Given exercise: Restate word for word the lines that begin the listing and end with the line holding "return [(x, r, 0)".

Dataset content:

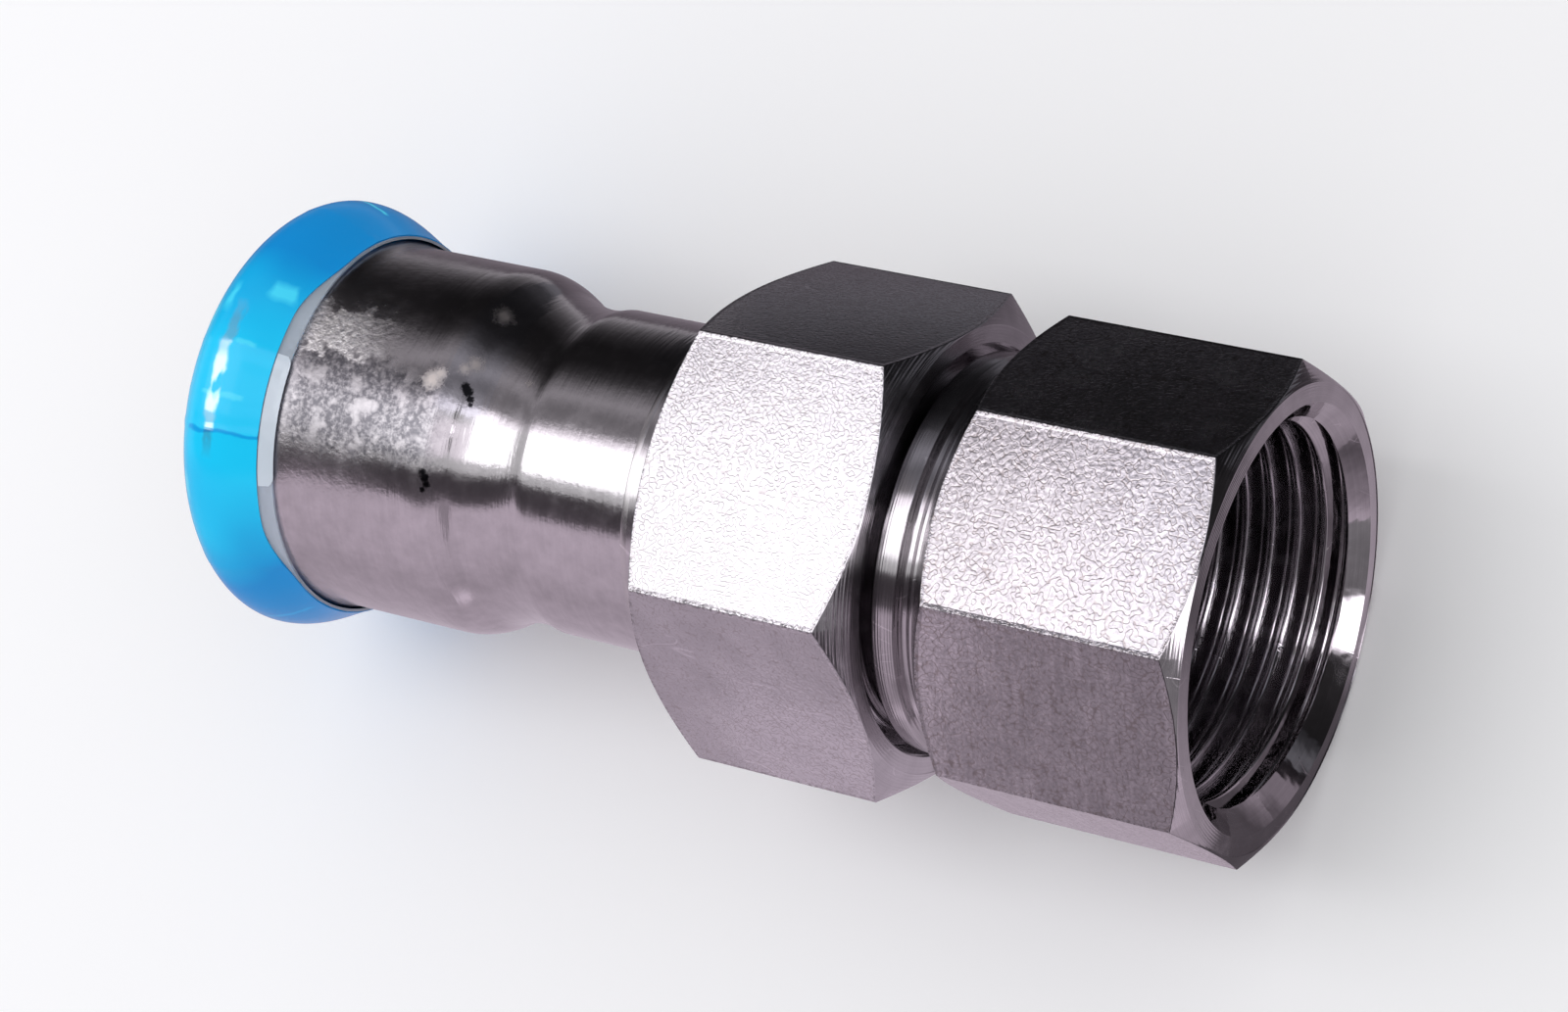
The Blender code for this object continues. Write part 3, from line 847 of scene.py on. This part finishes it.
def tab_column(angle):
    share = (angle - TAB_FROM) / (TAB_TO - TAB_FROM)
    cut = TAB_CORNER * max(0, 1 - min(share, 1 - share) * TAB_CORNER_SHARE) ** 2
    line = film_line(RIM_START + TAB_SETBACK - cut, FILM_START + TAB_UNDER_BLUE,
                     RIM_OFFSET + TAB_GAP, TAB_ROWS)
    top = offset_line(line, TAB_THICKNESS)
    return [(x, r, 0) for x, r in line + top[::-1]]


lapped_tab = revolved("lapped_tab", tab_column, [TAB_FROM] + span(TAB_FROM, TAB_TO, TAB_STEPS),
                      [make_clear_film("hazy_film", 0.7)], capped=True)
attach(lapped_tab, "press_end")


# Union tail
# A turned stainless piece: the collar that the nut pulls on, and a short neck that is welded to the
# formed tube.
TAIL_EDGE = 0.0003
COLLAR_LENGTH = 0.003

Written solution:
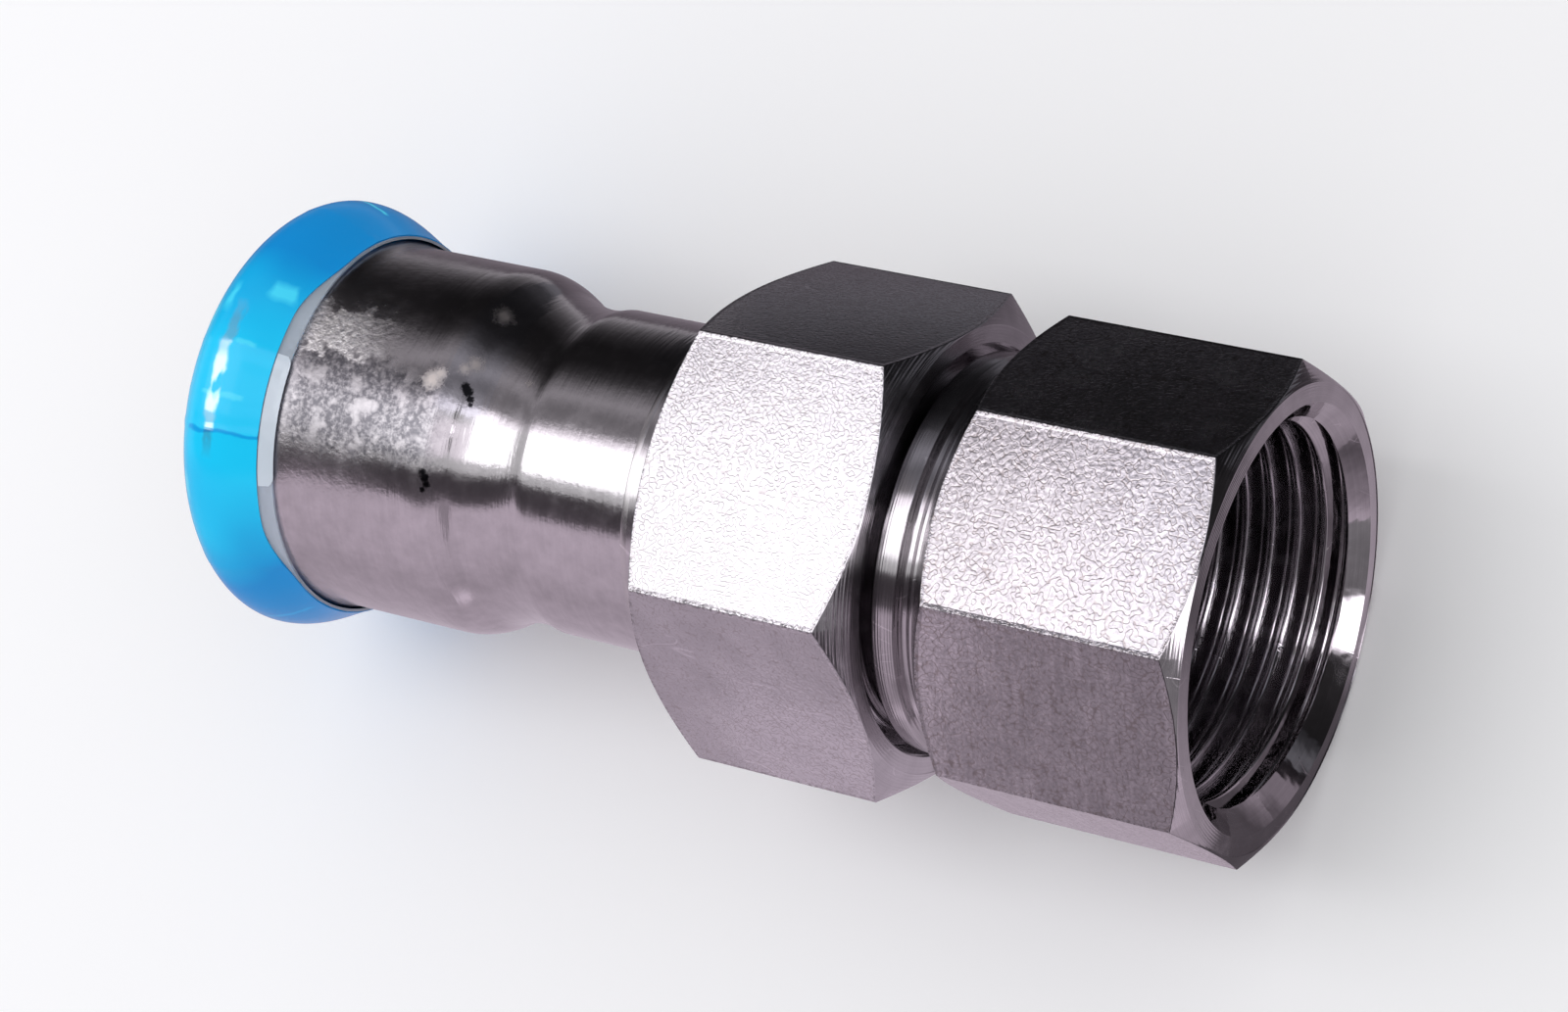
The Blender code for this object continues. Write part 3, from line 847 of scene.py on. This part finishes it.
def tab_column(angle):
    share = (angle - TAB_FROM) / (TAB_TO - TAB_FROM)
    cut = TAB_CORNER * max(0, 1 - min(share, 1 - share) * TAB_CORNER_SHARE) ** 2
    line = film_line(RIM_START + TAB_SETBACK - cut, FILM_START + TAB_UNDER_BLUE,
                     RIM_OFFSET + TAB_GAP, TAB_ROWS)
    top = offset_line(line, TAB_THICKNESS)
    return [(x, r, 0) for x, r in line + top[::-1]]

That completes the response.